Apart from learning the basics of soldiering, he also needed to learn that being a soldier was about more than marching and firing rifles. On one occasion he was slouching past the company office with two of his mates when he heard a booming voice: ‘You three, come here at the double!’ It was Regimental Sergeant Major (RSM) Tasker, a small but fierce man, with a tremendous reputation. ‘In my office now!’ The three recruits doubled into his office in the expectation of some punishment:

He lined us up and changed immediately from being a martinet to an avuncular old man: ‘Boys, you really disappoint me. You are soldiers now. I don’t to see you slouching about. When you get leave – if you get leave – and you go home, you’ll be marching down the street where you live. Children will run into their houses and shout “Mummy, there’s a soldier coming.” They’ll all come out to look at you.

Then the RSM reverted to type: ‘Get out of here! Don’t let me see you slouching like that again!’

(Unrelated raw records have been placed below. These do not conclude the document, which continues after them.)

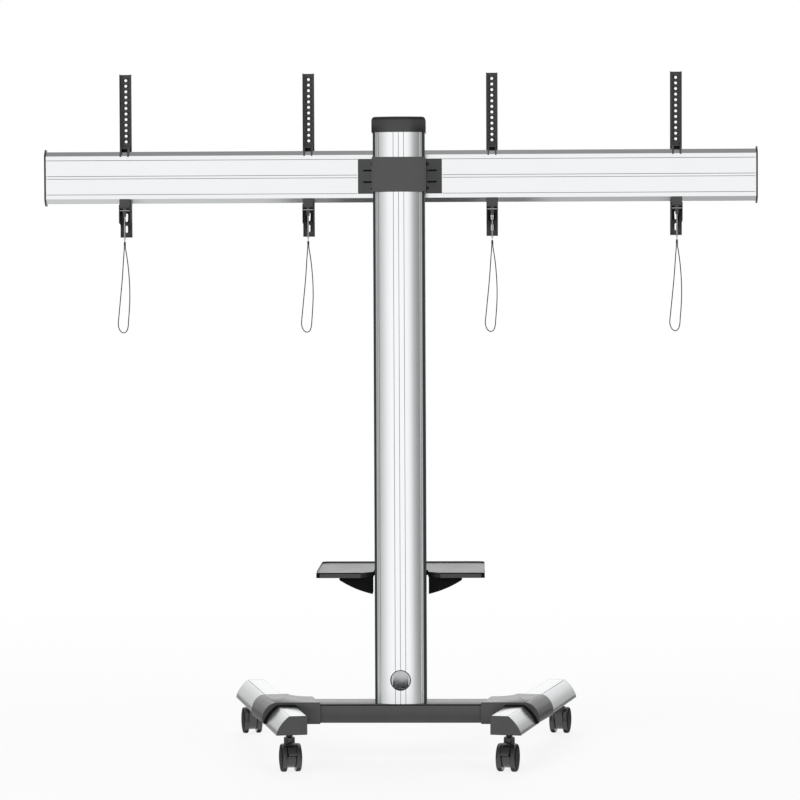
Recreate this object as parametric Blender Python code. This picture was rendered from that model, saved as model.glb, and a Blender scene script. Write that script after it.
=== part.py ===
"""Mobile stand for a video wall.

A tall aluminium column stands on a steel crossbar between two splayed legs on
twin-wheel castors. A long horizontal bar is clamped to the column, and four
perforated display strips hook over it and latch under it. A shelf hangs on the
column below.

Metres, +Z up. X runs along the bar, and +Y points to the side that the displays
face. The origin is on the floor under the middle of the stand.
"""

import math

import bmesh
import bpy
from mathutils import Matrix, Vector

# Clearance between pieces that seat on each other
GAP = 0.0003

# Legs
LEG_LENGTH = 1.109
LEG_WIDTH = 0.117
LEG_HEIGHT = 0.0715
LEG_FLAT = 0.068
LEG_CURVE_FULLNESS = 0.5
LEG_CORNER = 0.005
LEG_WALL = 0.003
LEG_WEB_OFFSET = 0.022
LEG_SPLAY = math.radians(12.3)
LEG_SPREAD = 0.5186
LEG_CAP_THICKNESS = 0.004
LEG_CAP_PLUG = 0.012

# Castors
CASTOR_HEIGHT = 0.1417
CASTOR_INSET = 0.067
WHEEL_DIAMETER = 0.106
WHEEL_WIDTH = 0.022
WHEEL_TRAIL = 0.028
WHEEL_FACE = 0.005
WHEEL_SIDE_GAP = 0.0005
WHEEL_ROOM = 0.0015
AXLE_DIAMETER = 0.008
CASTOR_BODY_WIDTH = 0.0325
CASTOR_BODY_RADIUS = 0.038
CASTOR_HOOD_MARGIN = 0.003
COLLAR_DIAMETER = 0.042
COLLAR_TOP_DROP = 0.0150
STEM_DIAMETER = 0.012
STEM_SHOULDER_DIAMETER = 0.025
STEM_SHOULDER_RAISE = 0.0015
STEM_NUT_DIAMETER = 0.022
STEM_NUT_HEIGHT = 0.006
STEM_DEPTH_IN_COLLAR = 0.020
PEDAL_BARREL_DIAMETER = 0.010
PEDAL_THICKNESS = 0.006
PEDAL_REACH = 0.018

# Crossbar and the castings that join it to the legs
CROSSBAR_DEPTH = 0.159
CROSSBAR_HEIGHT = 0.0725
CROSSBAR_WALL = 0.003
CROSSBAR_SETBACK = 0.1775
CROSSBAR_LIFT = 0.0055
CASTING_MOUTH = 0.308
CASTING_SOCKET_DEPTH = 0.080
CASTING_WALL = 0.008
CASTING_BACK_WALL = 0.0125
CASTING_SIDE = 0.010
CASTING_FLOOR = 0.003
CASTING_REACH = 0.082
CASTING_FILLET = 0.098
CASTING_SWELL = 0.010
CASTING_CREASE_SHIFT = 0.017
CASTING_TUCK = 0.0138

# Column
COLUMN_ABOVE_BAR = 0.1783
COLUMN_WIDTH = 0.197
COLUMN_DEPTH = 0.150
COLUMN_CROWN = 0.018
COLUMN_CORNER = 0.004
COLUMN_WALL = 0.004
COLUMN_RIB = 0.003
DUCT_WIDTH = 0.060
SIDE_STRIP_THICKNESS = 0.009
FRONT_GROOVE_SPACING = 0.020
FRONT_GROOVE_DEPTH = 0.001
EDGE_GROOVE_INSETS = (0.0037, 0.0092)
TEE_SLOT_OFFSET = 0.060
TEE_MOUTH = 0.010
TEE_LIP = 0.0035
TEE_POCKET_WIDTH = 0.018
TEE_POCKET_DEPTH = 0.007
SIDE_KEY_WIDTH = 0.008
SIDE_KEY_DEPTH = 0.005
PORT_DIAMETER = 0.080
PORT_RIM = 0.004
PORT_LIFT = 0.091
PORT_SLEEVE = 0.014
FOOT_HEIGHT = 0.040
CAP_HEIGHT = 0.0595
CAP_OVERLAP = 0.0175
CAP_OVERHANG = 0.005
CAP_ROUNDING = 0.014
CAP_CLEARANCE = 0.0007

# Horizontal bar
BAR_LENGTH = 2.755
BAR_HEIGHT = 0.2007
BAR_DEPTH = 0.045
BAR_CHAMFER = 0.017
BAR_WALL = 0.003
BAR_CENTRE_HEIGHT = 2.2467
BAR_GROOVE_OFFSET = 0.0663
BAR_GROOVE_DEPTH = 0.001
BAR_CENTRE_BAND = 0.0116
BAR_CENTRE_BAND_DEPTH = 0.002
BAR_CAP_THICKNESS = 0.005
BAR_CAP_LIP = 0.0095
BAR_CAP_PLUG = 0.015

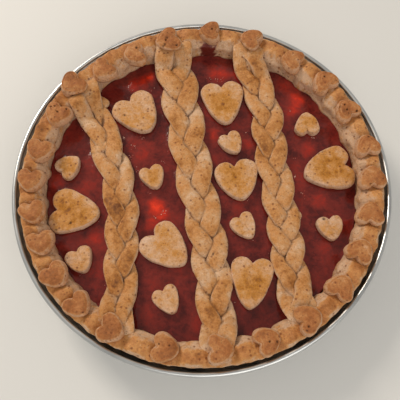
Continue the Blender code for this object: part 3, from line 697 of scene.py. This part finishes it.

Having overcome the bullying, Bill Edwardes proved the RSM right and became determined to remain an infantryman, rather than opting for one of the other arms of service. At the end of primary training he was called into the company office and told he had been selected for training as a signaller. He was swift to reply: ‘Oh no, sir, I want to go into the infantry.’ However, as he later realized: ‘What a bloody fool I was!’ Back in London on leave he confirmed that the ageing RSM had been right. He was proud to be in uniform and swaggered through the streets. The uniform meant he was no longer a child: at home he was no longer the baby of the family, even if his mother did cry to see her little boy dressed in his khaki. When he met up with his old mates some thought he was crazy to have volunteered when he could have been living in London and working in a factory. But Bill knew that he had grown up, whilst the others still seemed like children: ‘I walked up Holloway Road thinking I was Jack the Lad. I went and had my portrait taken, and being the lad I was improperly dressed with my collar open.’ Bill Edwardes was then transferred to the 1st Battalion of the Worcestershire Regiment, where he joined C Company. The following months were a whirl of activity as the troops underwent heavy training in preparation for the inevitable invasion of Europe. For sixteen-
year-old

Bill, the training was hard-going since he lacked the physical strength of the older men. In sessions where they alternated between marching and running, Bill struggled to keep up and was seen by his officers to be in difficulty. To remedy the situation, he was sent to a special training camp where under-strength recruits were put on a special diet and training regime to increase their strength and stamina. It worked: after two weeks Bill returned to the Worcesters and rejoined his company.